Now you're just making stuff up. The 'headers' are not normally put in
the text window but in a separate section not normally viewed by humans.
For example in my news reader, I don't see any 'headers' in the text
window. To view the headers I simply use a menu option.
Each news server that sends a message adds its own address onto the
header but that has nothing to do with 'top posting'.
daestrom
Posted by Josepi on January 7, 2010, 11:06 pm
Was that when you were a ship's captain in the Navy, a nuclear Physicist or
a Hydro Operator?
<the usual snipped>
daestrom
Posted by daestrom on January 8, 2010, 9:28 pm
Josepi wrote:
> Was that when you were a ship's captain in the Navy, a nuclear Physicist or
> a Hydro Operator?
>
>
> <the usual snipped>
>
> daestrom
>
>
Just because you are stuck in a dead end job and haven't finished
anything you started, doesn't mean everyone else is the same.

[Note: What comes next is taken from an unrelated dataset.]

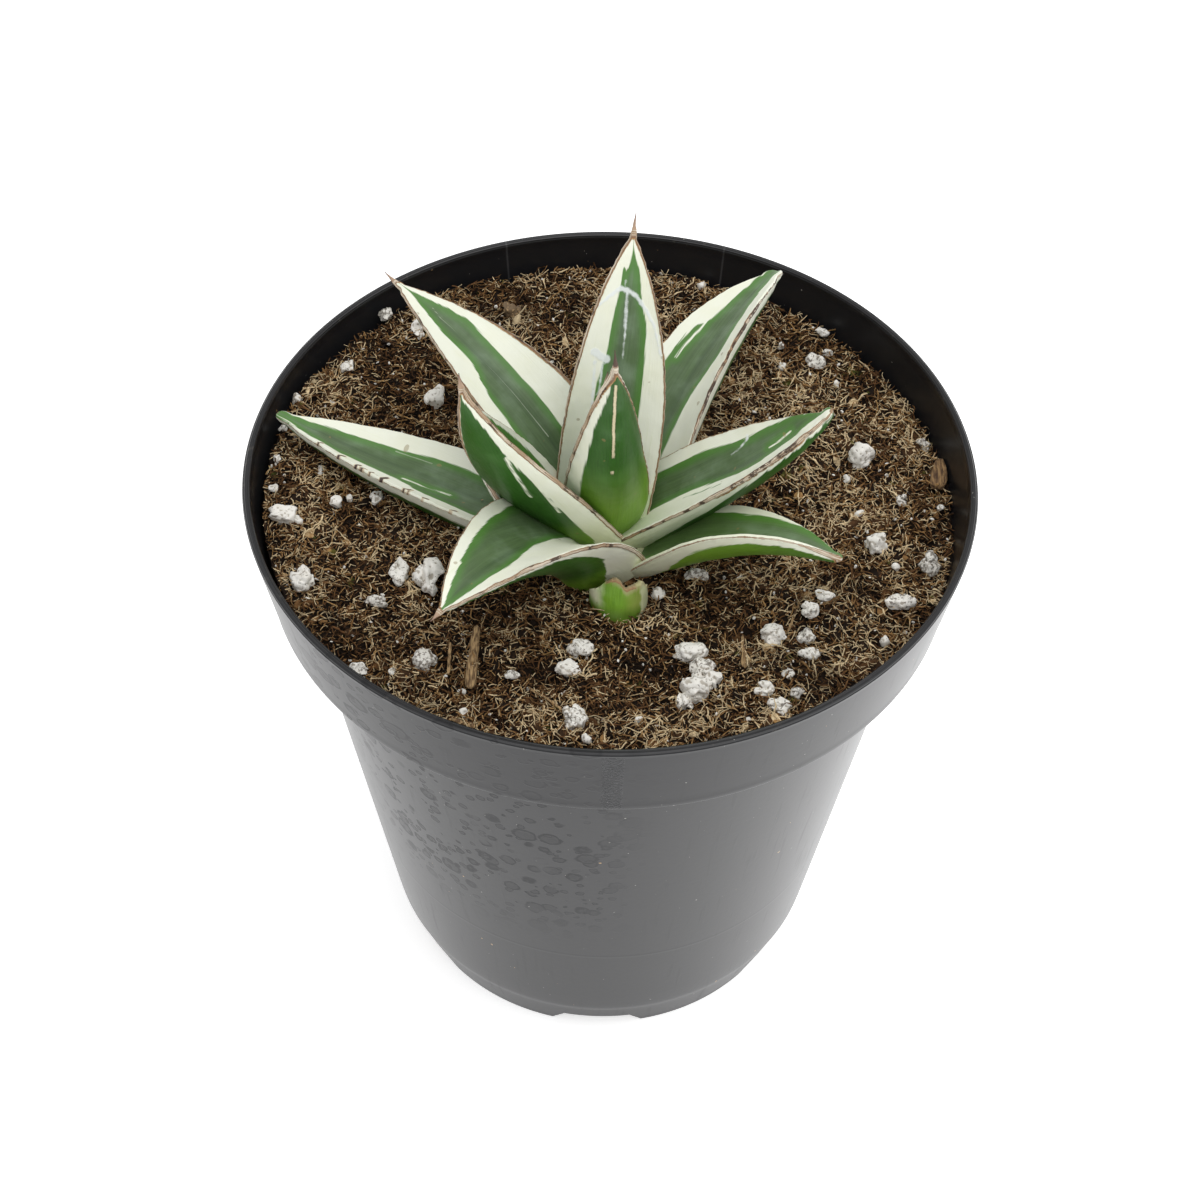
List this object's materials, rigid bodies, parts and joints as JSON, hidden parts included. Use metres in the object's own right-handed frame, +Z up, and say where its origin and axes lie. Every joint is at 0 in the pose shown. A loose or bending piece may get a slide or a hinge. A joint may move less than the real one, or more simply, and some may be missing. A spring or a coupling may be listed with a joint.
{
  "type": "potted agave",
  "caption": "Young rosette of thick cream-edged agave leaves with tip spines, rooted in peat soil with perlite, in a round black plastic nursery pot with a collar and a notched foot ring.",
  "frame": {"origin": "on the pot's axis, on the surface that the pot stands on", "axes": "+Z up along the pot's axis, -Y towards the front from which the picture looks down, +X to its right"},
  "size_m": [0.105, 0.105, 0.1315],
  "materials": {
    "pot": "semi-gloss moulded black",
    "soil": "loose fibrous peat",
    "leaf": "smooth waxy leaf with cream margins",
    "stem": "pale crown and roots"
  },
  "bodies": {
    "root": {"pot": "pot", "soil": "soil", "stem": "stem", "leaf_bud_inner": "leaf", "leaf_bud_outer": "leaf", "leaf_back": "leaf", "leaf_front_left_inner": "leaf", "leaf_right_upper": "leaf", "leaf_left_inner": "leaf", "leaf_back_left": "leaf", "leaf_back_right": "leaf", "leaf_front_left": "leaf", "leaf_right_lower": "leaf", "leaf_left": "leaf", "leaf_stump": "leaf"}
  },
  "joints": []
}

I was a chief petty officer serving on submarines, not a captain. You
obviously don't even know military protocol to make such a stupid gaff.
When I got out I put my nuclear power experience to work as a senior
reactor operator of a commercial power plant. But I have no idea where
you got the idea of hydro operator. Although I have been involved with
system operators that work with all types of power plants.
And yes, along the way I did a lot of work with computers from UNIX and
CPM/86 to Sun SPARC and Windows. My first personal computer was in
1979, long before the IBM PC (and no, it wasn't a trash-80, that was my
shipmate's). Bought it to teach myself something new. Learned to
program pretty well in FORTRAN, C, JAVA and assembler to name a few (I
can recognize LISP, CLIPS or PROLOG when I see them).
I'm sorry you have such a sheltered life, but you can only blame
yourself. Quite drinking beer in front of the TV with your hand down
your pants and make something of yourself.
daestrom
>were developed and threading became a reality and attaching messages to
>your
>reply became unecessary, except for clarity of response.